The ministry said all public servants are prohibited from leaking information obtained in the workplace.

“There’s a concern about the impact on normal government administration if a second or third Shin Jae-min situation arises if we let this one go without any penalty,” said Yoon Tae-sik, the Finance Ministry’s spokesman, said on Wednesday.

The Finance Ministry on late Tuesday released a statement in which it refuted its former employee’s claim that the government issued 4 trillion won worth of deficit-covering bonds in 2017, despite the fact that there was no need for them, to make the previous Park Geun-hye administration look bad.

If the debt ratio was lowered in following years - say in 2018 and 2019 - it would look as though the Moon government did a better job in managing the national debt.

The ministry argued that issuing 4 trillion won of bonds wouldn’t have made much difference.

It said the issuance of the bonds would have raised the national debt-to-GDP by roughly 0.2 percentage point from 38.3 percent to 38.5 percent.

It added that even if the national debt-to-GDP ratio went up, the blame would be on the Moon government and not its predecessor.

“It would be [recorded] as the Moon Jae-in government’s first year national debt ratio,” the statement said.

The ministry said that in 2017 the government initially planned to issue 28.7 trillion won worth of deficit-financing bonds.

The issue at the time was that by the end of October that year, the government has already issued 20 trillion won worth and was in discussions on whether to issue the remaining 8.7 trillion won, especially since at the time it estimated that roughly 14 trillion won worth of taxes exceeded its initial goal.

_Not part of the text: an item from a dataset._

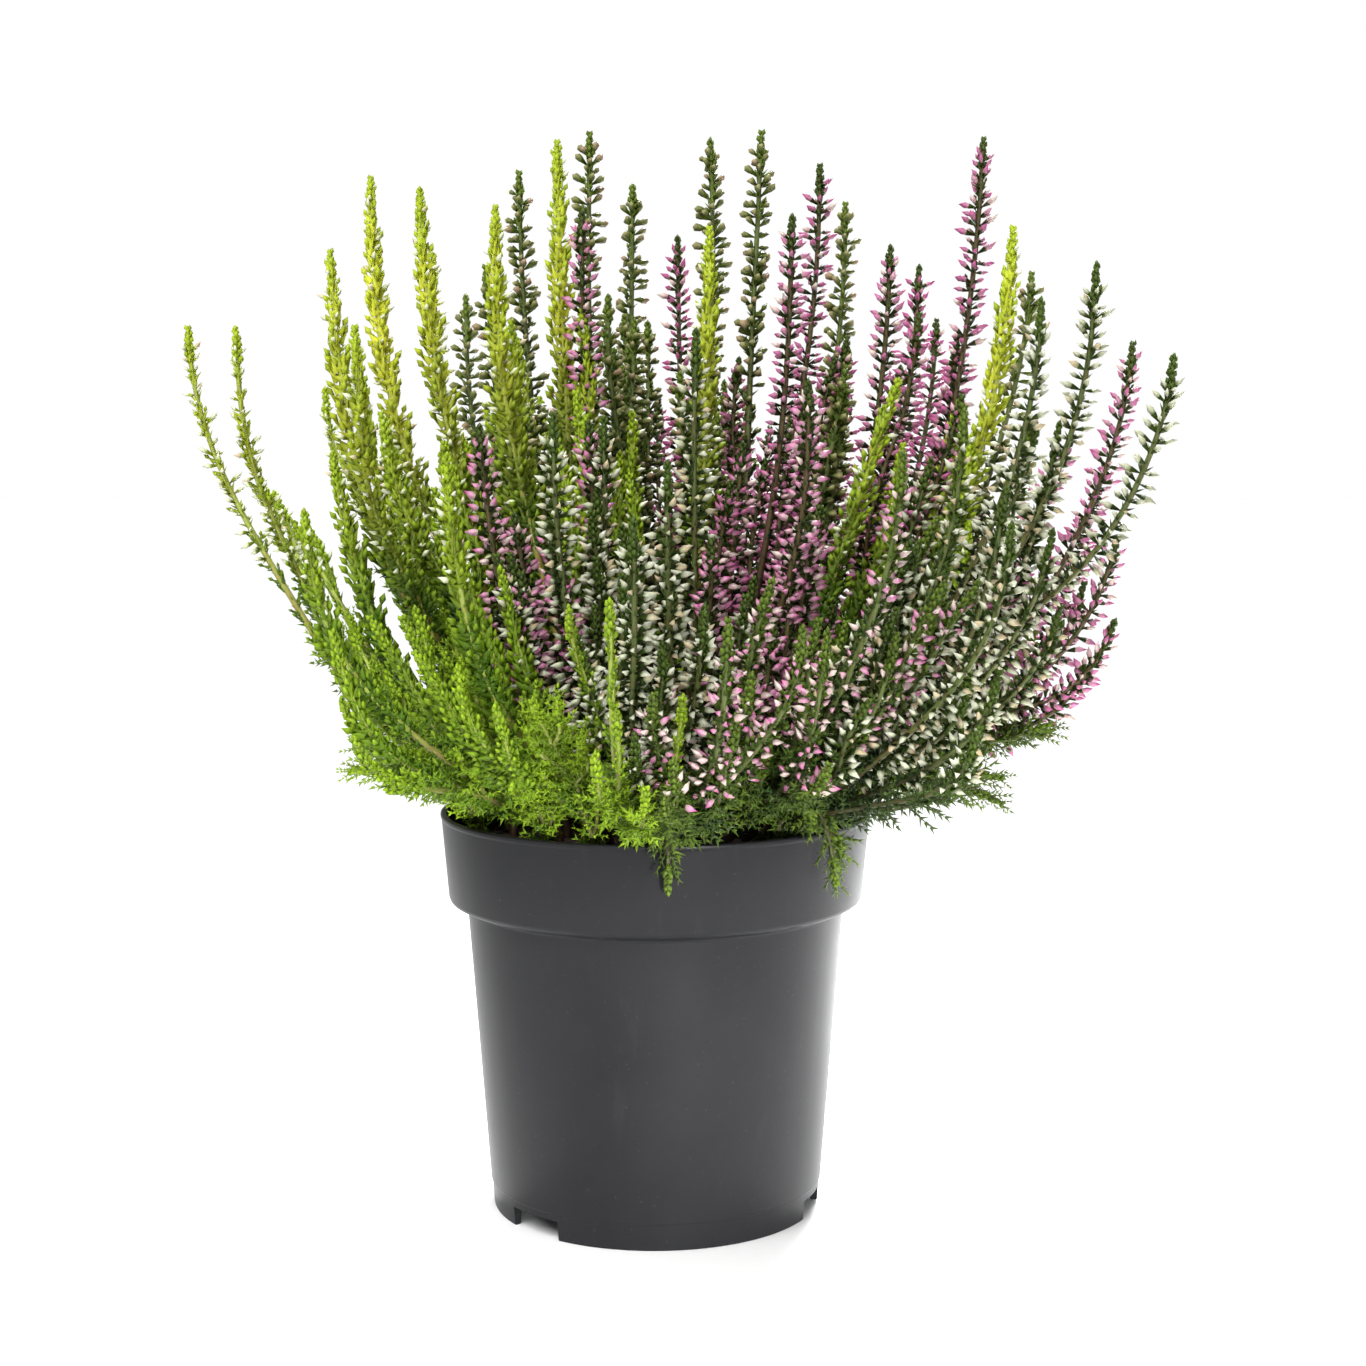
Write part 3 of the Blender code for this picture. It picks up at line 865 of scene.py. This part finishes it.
def buds_and_calyxes(grow):
    """Whorls of buds that point up near the tip and out or down lower on the stem, each held by its calyx."""
    to_tip = grow.named("to_tip")
    kept = (to_tip > grow.given("Scale Length") - 3 * MM) * (to_tip < grow.named("budded"))
    kept = kept * grow.chance(grow.given("Bud Share")) * (grow.height > grow.given("Bud Floor"))
    seen = grow.named("cover") * 1.3 + grow.slope(to_tip, 45 * MM, 85 * MM, 1, 0.1)
    kept = kept * grow.chance(seen)
    levels = grow.levels(grow.given("Bud Spacing"), grow.given("Buds Per Level"), kept, GOLDEN_TURN)
    droop = grow.given("Droop") * grow.slope(to_tip, 25 * MM, 90 * MM, 0.1, 1)
    tilt = grow.slope(to_tip, 4 * MM, 22 * MM, 0.70, 1.14) + droop + grow.random(-0.36, 0.36)
    size = grow.slope(to_tip, 4 * MM, 18 * MM, 0.80, 1.0) * grow.random(0.75, 1.2) * grow.given("Bud Size")
    return grow.scatter(levels, ("Bud",), tilt, size), grow.scatter(levels, ("Calyx",), tilt, size)


def feathery_twigs(grow):
    """Twigs clothed in needles below the buds, longer towards the foot and fewer inside the bush."""
    reach = grow.named("reach")
    kept = (grow.named("to_tip") > grow.named("budded") - 8 * MM) * (reach > 2.5 * MM)
    kept = kept * grow.chance(grow.named("cover"))
    levels = grow.levels(grow.given("Twig Spacing"), grow.given("Twigs Per Level"), kept, GOLDEN_TURN)
    size = reach * grow.random(0.7, 1.15)
    pick = grow.slope(size, 4.5 * MM, 8.5 * MM, 0, 2).math("ROUND")
    tilt = grow.slope(reach, 3 * MM, 8 * MM, 0.50, 0.88) * grow.random(0.75, 1.25)
    shapes = ("Short Twig", "Middle Twig", "Long Twig")
    return grow.scatter(levels, shapes, tilt, size / (4.5 * MM + pick * (2 * MM)), pick)


def spray_tree():
    """Stems, close leaves at the tips, short clubs and buds below them, and feathery twigs low down."""
    grow = Growth()
    buds, calyxes = buds_and_calyxes(grow)
    green = (tip_scales(grow), clubs(grow), stem_leaves(grow), calyxes, feathery_twigs(grow))
    leafy = [grow.dressed(part, "Needles") for part in green]
    return grow.finish(grow.stems(), grow.dressed(buds, "Buds"), *leafy)


# The sprays' centre lines

def bezier(corners, share):
    """The point of a cubic curve at that share of its run."""
    rest = 1 - share
    a, b, c, d = corners
    return a * rest**3 + b * 3 * rest**2 * share + c * 3 * rest * share**2 + d * share**3


def heading(corners, share):
    return (bezier(corners, min(share + 0.01, 1)) - bezier(corners, max(share - 0.01, 0))).normalized()


def spray_corners(tip):
    """The four control points of a tall spray's main shoot."""
    foot = Vector((tip.x * SPRAY_FOOT_SHARE, tip.y * SPRAY_FOOT_SHARE, STEM_RISE_Z))
    bend = Vector((tip.x * SPRAY_BEND_SHARE, tip.y * SPRAY_BEND_SHARE, 0))
    bend.z = foot.z + SPRAY_BEND_HEIGHT * (tip.z - foot.z)
    return foot, foot + up(SPRAY_RISE), bend, tip


def leafy_corners(tip):
    """The four control points of a short shoot that leans out over the rim."""
    out = flat(tip).normalized()
    foot = out * LEAFY_FOOT_RADIUS
    foot.z = STEM_RISE_Z
    reach = flat(tip).length
    bend = out * max(0.8 * reach, 1.15 * RIM_RADIUS)
    bend.z = foot.z + LEAFY_BEND_HEIGHT
    return foot, foot + up(LEAFY_RISE), bend, tip


def fork_corners(parent, tip):
    """The control points of a side shoot that leaves its parent part of the way up."""
    start = bezier(parent, FORK_START)
    ahead = (bezier(parent, FORK_START + 0.02) - start).normalized()
    length = (tip - start).length
    last = (parent[3] - parent[2]).normalized()
    return start, start + ahead * 0.25 * length, tip - last * 0.4 * length, tip


def branch_corners(parent, share, out, lean, size, rise):
    """The control points of a branch that leaves its parent towards out and curves up beside it."""
    start = bezier(parent, share)
    ahead = heading(parent, share)
    leave = (ahead * math.cos(lean) + out * math.sin(lean)).normalized()
    last = (heading(parent, min(share + 0.3, 0.95)) + out * 0.12 + up(rise)).normalized()
    tip = start + leave * 0.42 * size + last * 0.58 * size
    if flat(tip).length > RIM_RADIUS - 8 * MM:
        past_rim = flat(start).length > RIM_RADIUS
        tip.z = max(tip.z, POT_HEIGHT + (-5 if past_rim else 10) * MM)
    return start, start + leave * 0.35 * size, tip - last * 0.4 * size, tip


def side_turn(draw, ahead, point, inward):
    """A seeded direction square to a shoot. With inward set it doesn't lean away from the pot's axis."""
    away = flat(point).normalized()
    side = ahead.cross(Vector((0.3, 1, 0.1))).normalized()
    out = side
    for _ in range(20):
        turn = draw.uniform(0, 2 * math.pi)
        out = side * math.cos(turn) + ahead.cross(side) * math.sin(turn)
        if not inward or out.dot(away) < 0.2:
            break
    return out


class Line:
    """One centre line: its stem's girth, the budded length below its tip, and how far its twigs reach."""

    def __init__(self, draw, corners, budded, foot_radius, widest, shade, rooted=False):
        length = (corners[3] - corners[0]).length
        count = max(8, round(length / (5.5 * MM)))
        sway = Vector((draw.uniform(-1, 1), draw.uniform(-1, 1), 0)) * (1.0 * MM + 0.017 * length)
        phase = draw.uniform(0, 2 * math.pi)
        self.points = []
        for i in range(count + 1):
            share = i / count
            bend = sway * math.sin(math.pi * share) * math.sin(phase + 8 * share)
            self.points.append(bezier(corners, share) + bend)
        if rooted:
            foot = self.points[0]
            self.points.insert(0, Vector((foot.x, foot.y, STEM_FOOT_Z)))
        self.corners, self.foot_radius, self.widest, self.shade = corners, foot_radius, widest, shade
        self.budded = min(budded, self.length_above(SKIRT_Z))

    def length_above(self, z):
        """How far the line runs down from its tip before it first comes below a height."""
        run = 0.0
        for a, b in zip(self.points[::-1], self.points[-2::-1]):
            if b.z < z:
                break
            run += (a - b).length
        return run

    def rows(self):
        """For each point, itself and its named values. clear is the room that its twigs have."""
        lengths = [0.0]
        for a, b in zip(self.points, self.points[1:]):
            lengths.append(lengths[-1] + (b - a).length)
        total = lengths[-1]
        for point, run in zip(self.points, lengths):
            to_tip = total - run
            from_axis = flat(point).length
            outer = RIM_RADIUS + 0.42 * max(0.0, point.z - POT_HEIGHT)  # the plant's rough outer face
            clear = max(0.0, point.z - SOIL_Z) * 0.9
            if from_axis > 0.75 * RIM_RADIUS and point.z > POT_HEIGHT:
                clear = 4 * MM + (point.z - POT_HEIGHT) * 0.6
            elif from_axis > RIM_RADIUS + 4 * MM:
                clear = 5 * MM
            yield point, {
                "to_tip": to_tip,
                "girth": SHOOT_RADIUS + (self.foot_radius - SHOOT_RADIUS) * (to_tip / total),
                "reach": min(self.widest, 3 * MM + 0.16 * max(0.0, to_tip - 0.7 * self.budded), clear),
                # cover is how near the bush's outer face a point lies: it thins the twigs and buds inside,
                # and the needles' material paints shade where it is low
                "cover": min(0.90, max(0.06, 1.8 * from_axis / outer - 0.75)),
                "budded": self.budded,
                "shade": self.shade,
            }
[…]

Considering the economic situation and the market for bonds, there was a suggestion that instead of issuing all of 8.7 trillion won, the amount should be reduced to 4 trillion won. And after internal discussion within the ministry and related institutions, it decided to issue 4 trillion won worth.

The ministry also defended itself against the disclosure by Shin of Kakao messages between a deputy minister and several of the ministry’s employees including Shin dated Nov. 14, 2017.

The Kakao message showed the unnamed deputy minister saying the core of the issue was to limit a reduction in the national debt in 2017.

Shin in his YouTube video said the message was an order to issue the deficit-covering bond to the maximum limit.

“The situation at the time was Deputy Prime Minster [Kim] ordering a full issuance of the 8.7 trillion won [bonds] and the [employees at the ministry] looking into the possibility of additional issuance within the limit that the bond market could accept since it could really shake up the bond market,” Shin said on YouTube.

The ministry claimed that the deputy minister’s statement in the Kakao message was an opinion about the overall national debt situation.

The ministry emphasized that there were no orders on the issuing of the bonds from the Blue House.

The ministry also called false Shin’s claim about the ministry’s decision to cancel its buyback of 1 trillion won worth of national treasuries on Nov. 14, 2017, saying it was an inevitable decision made in consideration of various factors.